Engle gave himself a year to find a job in his field, but within three months, he applied for center director in Huntington Beach. Two months later, he started. As the center director, Engle oversaw the Edison Community Center and worked directly with the public.
He ran classes, set up programs for all ages, organized special events and put on camps.
"You're in your own kingdom there in that community or that neighborhood or area," he said. "And you really have the feeling that this is mine. It was really a wonderful experience."
Adopted by Surf City, Hard Decisions
With a job in his field, Engle was always looking at moving up to bigger and better things. About every five years, he would look at where he was and wonder if he was successful enough. Throughout his career, he applied for higher positions at other cities, but he never could leave.
"When I started looking at other jobs and I had to make a decision: Do I want to take this position or not?" he said. "The bottom line is, I love Huntington Beach, the people I work with, the job experience.
"I'm comfortable here, and I feel like I could be successful here, so I would turn down other jobs."
Engle moved up the ranks in Huntington Beach. He held six positions before he became the department's director in 2003.
Engle was handed the director's job with the directive to cut more than $1 million from the budget and reorganize the department, and he was asked to do it again during his last year.
City Manager Fred Wilson said asking Engle to stay with the city on contract was the best move for Huntington Beach. The move not only saved the city money, but allowed the city to keep him onboard so they could take advantage of his expertise and knowledge of the department, Wilson said.
"With the many demands and changes taking place due to budget cuts, having [Engle] remain with the city provided continuity and stability for the staff," he said.
When Engle first had to make the budget cuts, he said he had to figure out what to cut and how to cut that would minimize impacts to the public.
Now, Engle said, cuts are getting to a point where it's almost too much to keep providing an adequate level of service to residents. The city made cuts to lifeguard hours during the nonpeak season, axed seven crossing guard locations and eliminated 137 positions citywide.
He had hoped this would be the year he could get out in the community more, but that didn't turn out to be the case.
"It's been the hardest year of my career," he said. "I've had to tell people who I've known for 25 years on my staff that they're going to be on my proposed cut list. That's hard."
A long track record
Although Engle has almost four decades of service behind him, he has a hard time taking credit for his work.
"I really appreciate the accolades, but I don't accomplish anything," he said. "Everything we do here, whether I'm working with my own team in Community Services or working with other departments … it's all a product of teamwork."
Despite his modesty, Engle has put a lot into his job and the community. Working 50- to 60-hour weeks and logging time over the weekends, Engle was behind many projects.
Engle worked to get the Central Park Sports Complex back on track and completed within budget after its original contractor took payment advances for the project without completing the work. He was involved in the renovation of the City Gym and Pool, which was slated to be torn down. The site is now on the National Register of Historic Places.

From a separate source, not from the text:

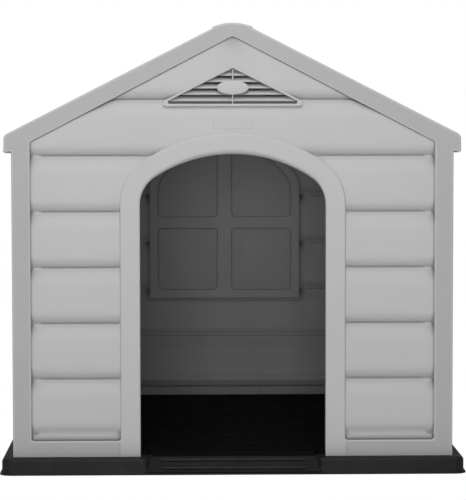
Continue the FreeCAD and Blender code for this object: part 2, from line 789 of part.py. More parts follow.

He brought in city sponsorships with Hollister, Nissan and TruTV's "Ocean Force" TV show, Wilson said. Engle also arranged a deal with Toyota to supply the city with vehicles for the lifeguards and beach maintenance crews.
Wilson said Engle's greatest achievement has been the completion of the Pier Plaza project. Engle helped create the plaza with its 230-seat amphitheatre, stairs to the beach and lawn and a mural of the city's past. The project also included building the parking lots on both sides of the pier and the construction of Duke's and what is now Sandy's Beach Grill.
"The city of Huntington Beach's main attraction is our pier, and through Jim's efforts, we have created a welcoming environment for visitors and residents alike," Wilson wrote in an e-mail.
Engle has also helped community groups complete their projects. He helped the Shipley Nature Center get grants and has always been a friend to the Fourth of July Board.
Executive Board Director Pat Stier, who has worked with Engle for nine years, said he paid attention to detail and was easy to work with and devoted to the job. Engle always greeted Stier with a hug and acted like he hadn't seen her in 10 years, she said.
"I don't know what we're going to do without him," Stier said.